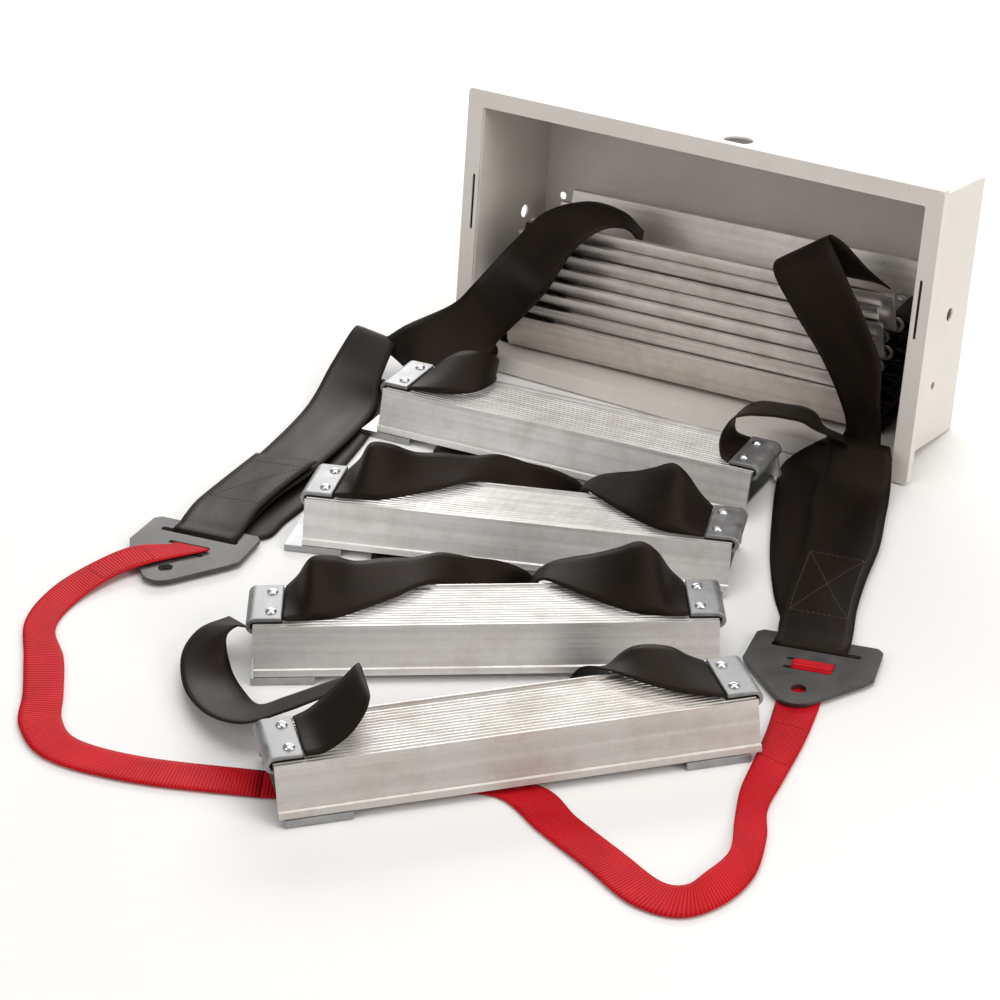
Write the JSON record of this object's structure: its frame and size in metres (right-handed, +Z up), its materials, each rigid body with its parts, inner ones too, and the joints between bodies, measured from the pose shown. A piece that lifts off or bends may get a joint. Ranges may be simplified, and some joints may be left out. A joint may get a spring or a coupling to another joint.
{
  "type": "escape ladder",
  "caption": "Strap-sided emergency escape ladder with ribbed channel rungs, partly unpacked from its recessed steel wall box, with anchor plates and a bridle strap.",
  "frame": {"origin": "on the floor, under the middle of the whole laid-out object's bounding box", "axes": "+X along the width of the wall box, to the right seen from in front, +Y towards the back of the box, +Z up"},
  "size_m": [0.5789, 0.7196, 0.2144],
  "materials": {
    "box_paint": "off-white powder coat",
    "rung_aluminium": "mill finish, drawn lengthwise",
    "clip_aluminium": "tumbled, satin",
    "rivet_aluminium": "bright, domed",
    "shoe_aluminium": "dull mill finish",
    "plate_steel": "dark grey satin",
    "black_webbing": "tight black seat-belt webbing with a soft sheen",
    "red_webbing": "red cross-ribbed webbing"
  },
  "bodies": {
    "root": {"box_shell": "box_paint", "face_flange": "box_paint", "webbing_4_stack_left": "black_webbing", "webbing_4_stack_right": "black_webbing", "top_strap_left": "black_webbing", "top_strap_right": "black_webbing", "bridle_strap": "red_webbing"},
    "stack": {"stack_rung_1": "rung_aluminium", "stack_rung_2": "rung_aluminium", "stack_rung_3": "rung_aluminium", "stack_rung_4": "rung_aluminium", "stack_rung_5": "rung_aluminium", "stack_rung_6": "rung_aluminium", "stack_rung_7": "rung_aluminium", "stack_rung_8": "rung_aluminium"},
    "rung_4": {"rung_4_channel": "rung_aluminium", "rung_4_clip_left": "clip_aluminium", "rung_4_rivet_left_front": "rivet_aluminium", "rung_4_rivet_left_rear": "rivet_aluminium", "rung_4_shoe_left": "shoe_aluminium", "rung_4_clip_right": "clip_aluminium", "rung_4_rivet_right_front": "rivet_aluminium", "rung_4_rivet_right_rear": "rivet_aluminium", "rung_4_shoe_right": "shoe_aluminium", "webbing_3_4_left": "black_webbing", "webbing_3_4_right": "black_webbing"},
    "rung_3": {"rung_3_channel": "rung_aluminium", "rung_3_clip_left": "clip_aluminium", "rung_3_rivet_left_front": "rivet_aluminium", "rung_3_rivet_left_rear": "rivet_aluminium", "rung_3_shoe_left": "shoe_aluminium", "rung_3_clip_right": "clip_aluminium", "rung_3_rivet_right_front": "rivet_aluminium", "rung_3_rivet_right_rear": "rivet_aluminium", "rung_3_shoe_right": "shoe_aluminium", "webbing_2_3_left": "black_webbing", "webbing_2_3_right": "black_webbing"},
    "rung_2": {"rung_2_channel": "rung_aluminium", "rung_2_clip_left": "clip_aluminium", "rung_2_rivet_left_front": "rivet_aluminium", "rung_2_rivet_left_rear": "rivet_aluminium", "rung_2_shoe_left": "shoe_aluminium", "rung_2_clip_right": "clip_aluminium", "rung_2_rivet_right_front": "rivet_aluminium", "rung_2_rivet_right_rear": "rivet_aluminium", "rung_2_shoe_right": "shoe_aluminium", "webbing_1_2_left": "black_webbing", "webbing_1_2_right": "black_webbing"},
    "rung_1": {"rung_1_channel": "rung_aluminium", "rung_1_clip_left": "clip_aluminium", "rung_1_rivet_left_front": "rivet_aluminium", "rung_1_rivet_left_rear": "rivet_aluminium", "rung_1_shoe_left": "shoe_aluminium", "rung_1_clip_right": "clip_aluminium", "rung_1_rivet_right_front": "rivet_aluminium", "rung_1_rivet_right_rear": "rivet_aluminium", "rung_1_shoe_right": "shoe_aluminium"},
    "left_plate": {"anchor_plate_left": "plate_steel"},
    "right_plate": {"anchor_plate_right": "plate_steel"}
  },
  "joints": [
    {"name": "stack_slide", "type": "slide", "parent": "root", "child": "stack", "axis": [0, -0.9925, 0.1221], "range_m": [0, 0.015], "deforming": ["webbing_4_stack_left", "webbing_4_stack_right", "top_strap_left", "top_strap_right"]},
    {"name": "rung_4_lift", "type": "slide", "parent": "root", "child": "rung_4", "axis": [0, 0, 1], "range_m": [0, 0.08], "deforming": ["webbing_4_stack_left", "webbing_4_stack_right"]},
    {"name": "rung_3_lift", "type": "slide", "parent": "rung_4", "child": "rung_3", "axis": [0, 0, 1], "range_m": [0, 0.08], "deforming": ["webbing_3_4_left", "webbing_3_4_right"]},
    {"name": "rung_2_lift", "type": "slide", "parent": "rung_3", "child": "rung_2", "axis": [0, 0, 1], "range_m": [0, 0.08], "deforming": ["webbing_2_3_left", "webbing_2_3_right"]},
    {"name": "rung_1_lift", "type": "slide", "parent": "rung_2", "child": "rung_1", "axis": [0, 0, 1], "range_m": [0, 0.08], "deforming": ["webbing_1_2_left", "webbing_1_2_right"]},
    {"name": "left_plate_hinge", "type": "hinge", "parent": "root", "child": "left_plate", "pos_m": [-0.2125, -0.0868, 0.002], "axis": [-0.9839, -0.1788, 0], "range_deg": [0, 70], "deforming": ["top_strap_left", "bridle_strap"]},
    {"name": "right_plate_hinge", "type": "hinge", "parent": "root", "child": "right_plate", "pos_m": [0.2065, 0.0082, 0.002], "axis": [-0.9703, -0.2419, 0], "range_deg": [0, 70], "deforming": ["top_strap_right", "bridle_strap"]}
  ]
}
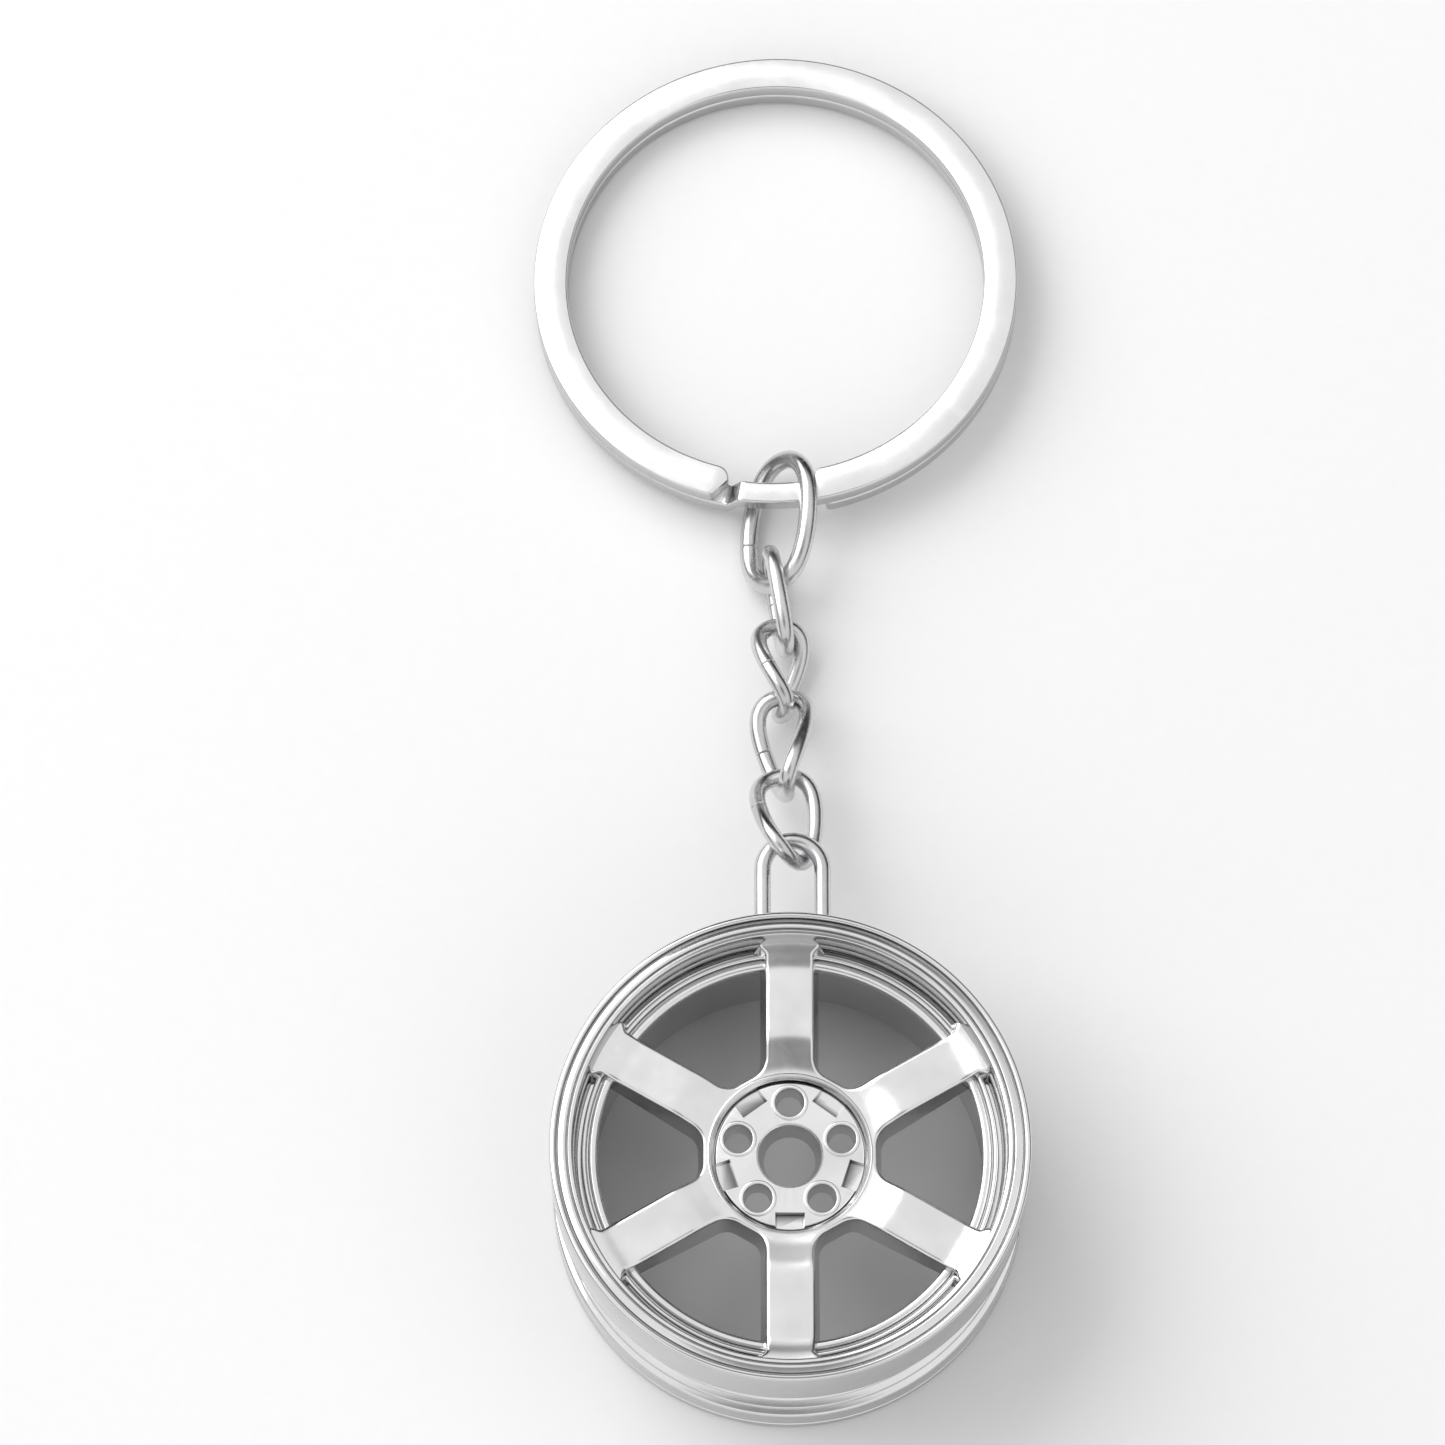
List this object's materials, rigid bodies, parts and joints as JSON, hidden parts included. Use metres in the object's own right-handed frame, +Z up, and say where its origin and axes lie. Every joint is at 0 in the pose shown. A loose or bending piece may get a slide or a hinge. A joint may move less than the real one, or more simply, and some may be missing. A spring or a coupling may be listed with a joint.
{
  "type": "split key ring with chain and wheel charm",
  "caption": "Flat-wire split key ring with a short chain of twisted links and a miniature spoked wheel charm hung by a wire bail.",
  "frame": {"origin": "middle of the footprint, on the surface that the key ring lies on", "axes": "+Y along the chain from the wheel towards the split ring, +Z up, out of the front face of the wheel"},
  "size_m": [0.0321, 0.0926, 0.014],
  "materials": {
    "ring_plating": "polished nickel plating, satin flat faces",
    "link_plating": "polished nickel plating",
    "rim_plating": "polished chrome plating",
    "spoke_plating": "satin chrome plating"
  },
  "bodies": {
    "ring": {"split_ring": "ring_plating"},
    "connector": {"connector_link": "link_plating"},
    "edge": {"edge_link": "link_plating"},
    "upper": {"upper_curb_link": "link_plating"},
    "middle": {"middle_curb_link": "link_plating"},
    "lower": {"lower_curb_link": "link_plating"},
    "wheel": {"wheel_bail": "link_plating", "rim_barrel": "rim_plating", "spoke_disc": "spoke_plating"}
  },
  "joints": [
    {"name": "connector_swing", "type": "hinge", "parent": "ring", "child": "connector", "pos_m": [0.00061, 0.01767, 0.00302], "axis": [-0.0262, 0.0392, 0.9989], "range_deg": [-45, 50]},
    {"name": "edge_link_fold", "type": "hinge", "parent": "connector", "child": "edge", "pos_m": [-0.00033, 0.00917, 0.00238], "axis": [-1, 0, 0], "range_deg": [-60, 60]},
    {"name": "upper_link_fold", "type": "hinge", "parent": "edge", "child": "upper", "pos_m": [0.00017, 0.00632, 0.00241], "axis": [0.9939, 0.0354, -0.1045], "range_deg": [-75, 75]},
    {"name": "middle_link_swing", "type": "hinge", "parent": "upper", "child": "middle", "pos_m": [0.00039, 0.0003, 0.00247], "axis": [-0.3084, -0.0213, -0.951], "range_deg": [-16, 55]},
    {"name": "lower_link_fold", "type": "hinge", "parent": "middle", "child": "lower", "pos_m": [0.00034, -0.00432, 0.00367], "axis": [-0.9951, -0.0971, -0.0162], "range_deg": [-75, 75]},
    {"name": "wheel_swing", "type": "hinge", "parent": "lower", "child": "wheel", "pos_m": [0.00092, -0.01059, 0.00619], "axis": [0.5706, -0.2608, -0.7787], "range_deg": [-8, 24]}
  ]
}
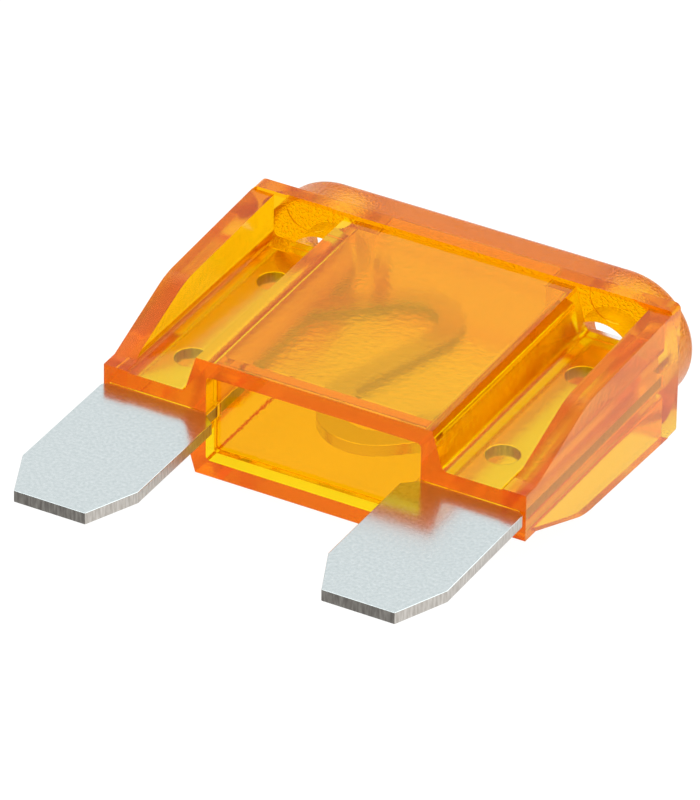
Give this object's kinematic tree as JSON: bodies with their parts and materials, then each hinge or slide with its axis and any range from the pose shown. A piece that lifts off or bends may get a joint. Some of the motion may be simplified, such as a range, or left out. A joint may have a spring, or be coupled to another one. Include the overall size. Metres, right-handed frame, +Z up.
{
  "type": "automotive blade fuse",
  "caption": "Heavy-duty automotive blade fuse: a stamped metal element with flat blades and an S-shaped link, in a transparent amber housing with a window box, side walls and a rounded cap.",
  "frame": {"origin": "middle of the bounding box in X and Y, on the surface that the flange lies on", "axes": "+X across the two blades, +Y from the blade tips to the cap, +Z up through the thickness"},
  "size_m": [0.0292, 0.0352, 0.0093],
  "materials": {
    "housing": "transparent amber moulding, fine grain on the cap",
    "fuse_element": "satin plated sheet",
    "end_plug": "transparent amber moulding"
  },
  "bodies": {
    "root": {"housing": "housing", "fuse_element": "fuse_element", "end_plug": "end_plug"}
  },
  "joints": []
}
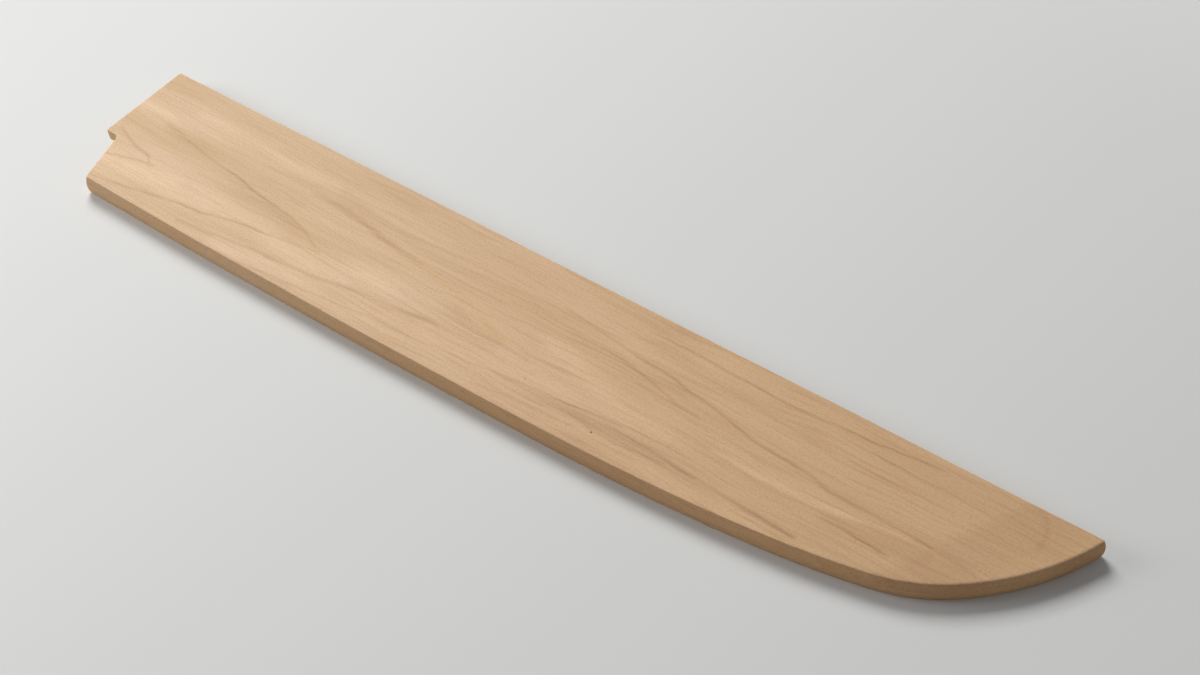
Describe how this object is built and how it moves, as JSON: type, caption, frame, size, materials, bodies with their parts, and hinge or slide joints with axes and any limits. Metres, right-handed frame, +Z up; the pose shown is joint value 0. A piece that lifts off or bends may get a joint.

##############################

Short exercise – Identify and copy lines that hold the string "their".

Solution for this exercise –
Give this object's kinematic tree as JSON: bodies with their parts and materials, then each hinge or slide with its axis and any range from the pose shown. A piece that lifts off or bends may get a joint. Some of the motion may be simplified, such as a range, or left out. A joint may have a spring, or be coupled to another one. Include the overall size. Metres, right-handed frame, +Z up.
Describe how this object is built and how it moves, as JSON: type, caption, frame, size, materials, bodies with their parts, and hinge or slide joints with axes and any limits. Metres, right-handed frame, +Z up; the pose shown is joint value 0. A piece that lifts off or bends may get a joint.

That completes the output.